Nowhere can words get stickier than in the arena of physical contact. Though the gesture of affection is preferable to talking about it, sometimes there is no substitute for the word itself. That's when kisu (キス, kiss) and hagu (ハグ, hug) come in handy, not to mention kisu māku (キスマーク, kiss mark, or hicky). Further along the continuum is sekkusu (セックス, sex), which also goes by ecchi (エッチ, H). Some say this mysterious lone capital letter is a stand-in for the Japanese term hentai (変態, perversion), which true or not, does nothing to diminish the Roman character's tantalizing aura of foreignness.

So why is it that loanwords are indispensable when talking about such delicate matters in Japanese?

"These words are easy to use without running into problems because they are non-threatening, flexible, and full of mystique," says Frank E. Dalton, author of "Japan's Built-in Lexicon of English-based Loanwords" and a professor at Ryukoku University in Kyoto.

Dalton explains that as the dynamic of male-female relationships began changing after World War II, a vocabulary gap opened up and loanwords came pouring in through the mass media to fill it.

In some cases, the loanword ousted the existing one, as kisu did with seppun (接吻, kiss), now unbearably old-fashioned. In other instances, the Japanese and the loanword took on different nuances. The native dakishimeru (抱きしめる, hug) sounds serious and heavy, whereas the loanword hagu has an air of lightness to it (and just two syllables versus its counterpart's lengthy five to boot).

"That was a needed nuance," Dalton tells me. "If there had been no new word, that would have left a big lexical gap and awkwardness. But since hugging has become a little more common, you need to be able to express that without the baggage of dakishimeru," once a euphemism for sex itself.

Another case of a loanword that overtook a native rival is sekushī (セクシー, sexy), now much more in use than iroppoi (色っぽい, sexy). And sometimes loanwords are adopted to denote a concept that Japanese has yet to account for on its own, as is the case with fechi (フェチ, fetish), the most well-known variety of which is ashi fechi (足フェチ, foot fetish).

When it comes to a kappuru (カップル, couple) going out on a dēto (デート, date), if they really hit it off, such a romantic event could be endearingly described as rabu rabu (ラブラブ, love love), which resides in the semantic neighborhood of lovey-dovey.

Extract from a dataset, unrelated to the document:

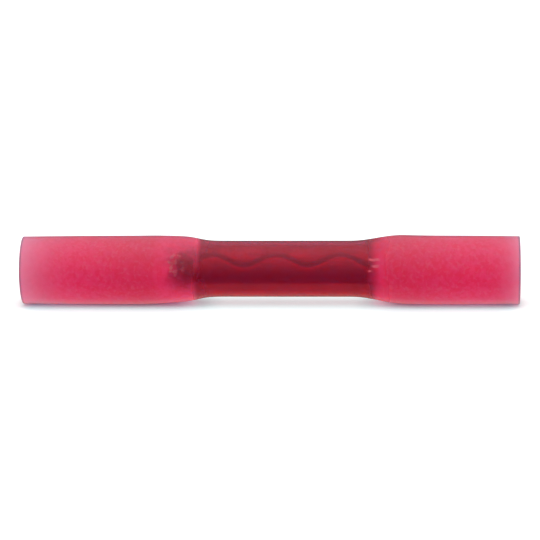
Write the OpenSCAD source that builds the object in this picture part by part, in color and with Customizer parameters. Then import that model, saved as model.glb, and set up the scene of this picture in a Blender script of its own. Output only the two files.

The creation of a new word in its own right is known as wasei eigo (和製英語, made-in-Japan English) as opposed to gairaigo (外来語, borrowed words), which pretty much stick to the meaning of the original.

A few other examples of true Japanese coinages include the inspired chāmu pointo (チャームポイント, charm point, or most attractive feature), the tongue-in-cheek bājin rōdo (バージンロード, virgin road, or the aisle in a wedding chapel that a bride walks down), and the nostalgic, now outdated chīku taimu (チークタイム, cheek time, or slow dancing).

And at the end of the night lovebirds might wind up in a rabu hoteru (ラブホテル, love hotel, which caters solely to the amorous demographic). If things take off from there, maybe someday the guy will puropōzu (プロポーズ, propose), become a fianse (フィアンセ, fiance), hopefully not suffer from marijjiburū (マリッジブルー, marriage blues, or pre-nuptial jitters), have a weddingu (ウェディング, wedding), go on a hanemūn (ハネムーン, honeymoon) and then live happily ever after.

Although English loanwords dealing with romance-infused topics can put a comfy distance between the speaker and what is sometimes the unspeakable in Japanese, at the end of the day, some things are just better left unsaid. But when that's not an option, the best word for the job is likely to be one that was borrowed and wholeheartedly embraced.